Railroad headed east
Work on the C&N was completed to Scottsville in Allen County and headed onto Boyle County. Work was to resume in the spring of 1887. Speculation was where the railroad line was headed next.
Danville hoped to have the Louisville Southern line coming through town, and Zimmerman said the “Northern terminus of the C&N will be at or near Danville.”
Danville wanted at least one railroad to extend to Lancaster and give the Huntington system another route into Louisville.
“We are very much of the opinion that we ought to have and can get both of these important railroads,” VanWinkle, The Advocate editor wrote.
Zimmerman wrote a letter in February 1887 to the Wall Street Journal about the completion of the first division of 36 miles and opening the subscription for the northern division of 100 miles.
The estimated cost was placed at $2,000,000 and be divided into 200 blocks of $10,000 each.
Blocks were entitled to share in the first mortgage bonds and stocks, pro rata in proportion to the cost of the railroad.
The northern terminus of the road was to be near Danville, where a connection was made with Louisville, Cincinnati and Pittsburgh. The southern terminus was at Nashville, where numerous roads from the new mining regions in Alabama and Tennessee.
“We are anxious to have alternate lines to furnaces and cities on the Ohio,” he concluded.”
Zimmerman was an expert in coal and mining operations and formerly vice president of the Cincinnati, Hamilton and Dayton Railroad.
L&N operated until 1980s
The L&N Railroad chartered by Kentucky in 1850, operated under the same name continuously for 132 years. It existed until the 1980s with 6,063 miles of road and 10,051 miles of track.

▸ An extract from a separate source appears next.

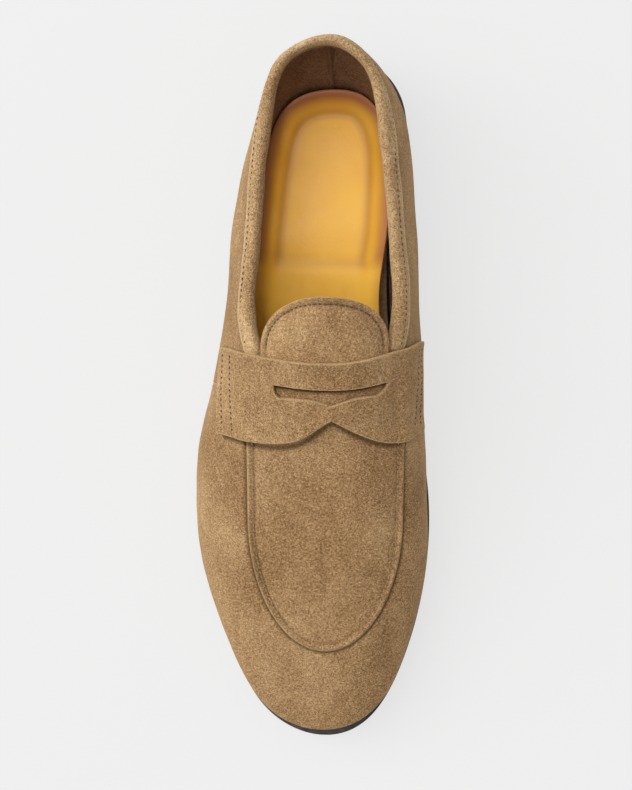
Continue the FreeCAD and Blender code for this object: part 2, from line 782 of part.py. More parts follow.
def apron_rows(back, front, count, spare):
    """Grid of plan points that covers the apron, a little wider than it."""
    rows = []
    for y in span(back, front, count):
        ahead = max(0.0, APRON_Y - y) / (size("apron_bow") + 8.0)
        half = (size("apron_half") + spare) * math.sqrt(max(1 - ahead ** 2, 0.0)) * 0.97 + 1.2
        rows.append([(APRON_X + x, y) for x in span(-half, half, 15)])
    return rows


def apron_outline(shift, back):
    """Half an ellipse, two straight sides and a tab that runs back to the root of the tongue, in plan."""
    half, bow = size("apron_half") + shift, size("apron_bow") + shift
    tab = size("tongue_root") + shift
    middle = Vector(APRON_X, APRON_Y, 0)
    nose = Part.Ellipse(Vector(APRON_X, APRON_Y - bow, 0), Vector(APRON_X + half, APRON_Y, 0), middle)
    right, left = Vector(APRON_X + half, APRON_Y, 0), Vector(APRON_X - half, APRON_Y, 0)
    arc = Part.ArcOfEllipse(nose, nose.parameter(left), nose.parameter(right))
    if arc.value((arc.FirstParameter + arc.LastParameter) / 2).y > APRON_Y:
        arc = Part.ArcOfEllipse(nose, nose.parameter(right), nose.parameter(left))
    corners = [
        (left.x, APRON_Y), (left.x, SHOULDER_Y), (TONGUE_X - tab, back),
        (TONGUE_X + tab, back), (right.x, SHOULDER_Y), (right.x, APRON_Y),
    ]
    return [line(a, b) for a, b in zip(corners, corners[1:])] + [arc]


def build_apron():
    gap = size("seam_gap") / 2
    front = APRON_Y - size("apron_bow") - 4.0
    rows = apron_rows(-97.0, front, 24, 4.0)
    for node, low, high, shift, back in (
        ("apron", -SUEDE, 0.0, -gap, HINGE_Y - 0.9),
        ("apron_lining", -SUEDE - GAP - size("lining"), -SUEDE - GAP, -gap - 1.4, HINGE_Y - 1.7),
    ):
        blank = feature(node + "_blank", sheet_over(rows, low, high))
        plan = prism(node + "_plan", sketch(node + "_outline", apron_outline(shift, back)), PLAN_HEIGHT)
        keep(node, common(node, blank, plan))


def tongue_outline(shift):
    """A round flap, a little narrower at its straight root."""
    root, half = size("tongue_root") - shift, size("tongue_half") - shift
    shoulder, tip = -91.5, TONGUE_TIP - shift
    flap = ((1.0, shoulder), (0.80, tip - 4.2), (0.42, tip - 1.0), (0.0, tip))
    right = [(TONGUE_X + half * share, y) for share, y in flap]
    left = [(TONGUE_X - half * share, y) for share, y in flap[-2::-1]]
    return [
        line((TONGUE_X - root, HINGE_Y), (TONGUE_X + root, HINGE_Y)),
        line((TONGUE_X + root, HINGE_Y), right[0]),
        through(right + left),
        line(left[-1], (TONGUE_X - root, HINGE_Y)),
    ]


def build_tongue():
    rows = [[(TONGUE_X + x, y) for x in span(-27.5, 27.5, 13)] for y in span(-101.5, -77.0, 10)]
    for node, low, high, shift in (
        ("tongue", -SUEDE, 0.0, 0.0),
        ("tongue_lining", -SUEDE - GAP - size("lining"), -SUEDE - GAP, 0.8),
    ):
        blank = feature(node + "_blank", sheet_over(rows, low, high))
        plan = prism(node + "_plan", sketch(node + "_outline", tongue_outline(shift)), PLAN_HEIGHT)
        keep(node, common(node, blank, plan))


STRAP_OFFSET = 0.5


def strap_section(y, offset, count):
    """Line across the shoe over the instep, from the strap's outer end to its inner end."""
    lateral = bisect(lambda t: spine(widest(t).y).y - y, 1.0, TOE)
    medial = bisect(lambda t: spine(widest(t).y).y - y, STATIONS - 1.0, TOE)
    top = math.pi / 2 - 0.01

    def side(t, low):
        return [outside(t, a) + outward(t, a) * offset for a in span(low, top, 24)]

    left = side(lateral, at_height(lateral, size("strap_end_outer")))
    right = side(medial, at_height(medial, size("strap_end_inner")))
    return evenly(left + right[::-1], count)


def strap_outline():
    """Hollow back edge, two ends and a front edge with two lobes that meet in a point."""
    cusp = (5.6, -128.3)
    lateral_back, lateral_front = (-56.0, -98.0), (-58.0, -134.4)
    medial_back, medial_front = (50.0, -92.0), (54.0, -127.0)
    return [
        line(lateral_front, lateral_back),
        through([lateral_back, (-39.5, -99.5), (-25.5, -102.2), (-4.0, -104.8), (20.0, -102.6), (33.0, -97.6),
                 medial_back]),
        line(medial_back, medial_front),
        through([medial_front, (42.0, -128.8), (35.0, -134.4), (25.5, -136.2), (15.0, -132.6), cusp]),
        through([cusp, (-3.5, -134.6), (-14.5, -138.6), (-28.0, -137.8), (-41.4, -134.8), lateral_front]),
    ]


def slot_outline():
    """The slit in the strap, with a point in its front edge."""
    left, right = -17.4, 27.0
    return [
        through([(left, -113.6), (-4.0, -114.9), (8.0, -114.8), (18.0, -113.5), (right, -111.0)]),
        line((right, -111.0), (right - 4.6, -116.6)),
        through([(right - 4.6, -116.6), (14.4, -118.6), (5.2, -122.0)]),
        through([(5.2, -122.0), (-3.0, -119.8), (left + 2.2, -119.6)]),
        line((left + 2.2, -119.6), (left, -113.6)),
    ]


def build_strap():
    rows = [(strap_section(y, STRAP_OFFSET + SUEDE, 27), strap_section(y, STRAP_OFFSET, 27))
            for y in span(-145.0, -88.0, 15)]
    blank = feature("strap_blank", solid_between([r[0] for r in rows], [r[1] for r in rows]))
    plan = prism("strap_plan", sketch("strap_outline", strap_outline()), PLAN_HEIGHT)
    slot = prism("strap_slot", sketch("slot_outline", slot_outline()), PLAN_HEIGHT)
    whole = common("strap_whole", blank, plan)
    keep("saddle_strap", cut("saddle_strap", whole, slot))


# ------------------------------------------------------------------------------------------------------- stitching
def stitches(node, lines):
    """Short lengths of thread laid on the leather along each line of (point, outward normal) pairs."""
    radius, pitch = size("thread"), size("stitch_pitch")
    solids = []
    for points, clearance in lines:
        run = [0.0]
        for (a, _), (b, _) in zip(points, points[1:]):
            run.append(run[-1] + (b - a).Length)
        count = int(run[-1] / pitch)
        for i in range(count):
            ends = []
            for share in (i + 0.2, i + 0.85):
                want = share * pitch
                k = max(j for j in range(len(run) - 1) if run[j] <= want)
                (a, na), (b, _) = points[k], points[k + 1]
                p = a + (b - a) * ((want - run[k]) / (run[k + 1] - run[k]))
                ends.append(p + na * (radius + clearance))
            along = ends[1] - ends[0]
            solids.append(Part.makeCylinder(radius, along.Length, ends[0], along))
    return keep(node, feature(node, Part.makeCompound(solids)))


def along_seam(stations, angle):
    """Points and outward normals along a line on the upper; angle is a function of the station."""
    return [(outside(t, angle(t)), outward(t, angle(t))) for t in stations]


def over_plan(points):
    """Points and outward normals on the upper over a line in plan."""
    return [(lift_point(x, y, 0.0), lift_point(x, y, 1.0) - lift_point(x, y, 0.0)) for x, y in points]


def strap_end_rows():
    """Two rows of stitches up each end of the strap, one at its lower edge and one above."""
    rows = []
    for inner, back, front, end in (
        (False, -101.5, -132.5, size("strap_end_outer")),
        (True, -98.0, -127.0, size("strap_end_inner")),
    ):
        for above in (2.8, 8.4):
            level = end + above
            stations = span(side_station(back, inner), side_station(front, inner), 20)
            rows.append(along_seam(stations, lambda t: at_height(t, level)))
    return rows


def build_stitching():
    lift = 0.06
    inside_seam, inside_edge, below_collar = 2.2, 2.4, size("collar_wide") / 2 + 2.6
    front = span(side_station(-140.0, False), side_station(-140.0, True), 160)
    stitches("apron_stitching", [(along_seam(front, lambda t: seam_angle(t, -inside_seam)), lift)])

    half, tip, root = size("tongue_half") - inside_edge, TONGUE_TIP - inside_edge, -96.0
    border = []
    for i in range(61):
        a = math.pi * i / 60
        border.append((TONGUE_X - half * math.cos(a), root + (tip - root) * math.sin(a) ** 0.7))
    stitches("tongue_stitching", [(over_plan(border), lift)])

    stitches("saddle_stitching", [(row, STRAP_OFFSET + SUEDE + 2 * lift) for row in strap_end_rows()])

    ring = span(side_station(-96.0, True), side_station(-98.0, False) + STATIONS, 150)
    stitches("collar_stitching", [(along_seam(ring, lambda t: topline_angle(t, below_collar)), lift)])

    seams = []
    beside, above_fold, below_top = 0.07, 0.23, 0.975
    for t in (beside, STATIONS - beside):
        wall = evenly(profile(t, 0.0, topline_angle(t, below_collar)), 40, above_fold, below_top)
        seams.append([(p, level_normal(t) * -1) for p in wall])
    stitches("back_seam_stitching", [(seam, lift) for seam in seams])


def check():
    doc.recompute()
    for obj in doc.Objects:
        if "Invalid" in obj.State or "Error" in obj.State:
            raise RuntimeError("%s is not built: %s" % (obj.Name, obj.State))
    for node, obj in pieces.items():
        if obj.Shape.isNull() or not obj.Shape.isValid() or not obj.Shape.Solids:
            raise RuntimeError("%s has no valid solid" % node)
        if any(solid.Volume <= 0 for solid in obj.Shape.Solids):
            raise RuntimeError("%s is inside out" % node)


def write():
    os.makedirs("parts", exist_ok=True)
    for old in os.listdir("parts"):
        os.remove(os.path.join("parts", old))
    for node, obj in pieces.items():
        obj.Shape.exportStep("parts/%s.step" % node)
        print("%-24s %2d solids %10.1f mm3" % (node, len(obj.Shape.Solids), obj.Shape.Volume))


build_heel()
build_bottom(build_nails())
build_footbed()
build_skirt()
build_quarters()
build_collar()
build_apron()
build_tongue()
build_strap()
build_stitching()
check()
write()
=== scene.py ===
"""Looks of the penny loafer: lasted suede upper, moulded leather footbed, dark sole edge.

Lengths are worked out in millimetres and turned into metres when a mesh is made. The toe points along -Y and
the inner side of the foot is +X. Every layer of the upper is measured from the outside of the lasted shoe.
"""

import json
import math

import bmesh
import bpy
import numpy as np
from mathutils import Matrix, Vector

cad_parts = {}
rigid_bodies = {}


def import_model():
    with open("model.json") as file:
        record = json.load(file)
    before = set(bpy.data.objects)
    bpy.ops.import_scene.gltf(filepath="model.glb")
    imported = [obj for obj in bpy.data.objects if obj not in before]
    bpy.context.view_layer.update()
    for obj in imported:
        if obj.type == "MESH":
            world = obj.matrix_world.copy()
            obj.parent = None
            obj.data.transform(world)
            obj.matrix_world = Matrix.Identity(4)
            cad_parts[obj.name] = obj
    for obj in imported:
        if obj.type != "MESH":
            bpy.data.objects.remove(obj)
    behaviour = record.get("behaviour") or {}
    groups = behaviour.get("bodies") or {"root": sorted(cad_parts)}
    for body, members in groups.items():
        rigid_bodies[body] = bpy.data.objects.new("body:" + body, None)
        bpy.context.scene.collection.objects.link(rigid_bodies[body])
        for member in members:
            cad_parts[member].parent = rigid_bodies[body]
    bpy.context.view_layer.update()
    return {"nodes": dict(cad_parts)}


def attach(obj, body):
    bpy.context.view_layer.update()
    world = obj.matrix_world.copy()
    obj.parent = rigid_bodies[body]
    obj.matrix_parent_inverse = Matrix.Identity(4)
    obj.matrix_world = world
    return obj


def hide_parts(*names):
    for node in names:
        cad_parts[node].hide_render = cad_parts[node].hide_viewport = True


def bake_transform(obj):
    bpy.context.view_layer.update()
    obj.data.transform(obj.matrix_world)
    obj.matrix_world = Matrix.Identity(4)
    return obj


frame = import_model()
MM = 0.001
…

It was purchased by the Seaboard Coast Line Railroad.
The L&N grew from a road with less than 300 miles of track to a 6,000-mile system over 14 southern states.
It was a Class I railroad and operated freight and passenger services in the southeast United States.
Many of the small town L&N Railroad depots have been torn down. The one in Stanford has been renovated and is open as a museum.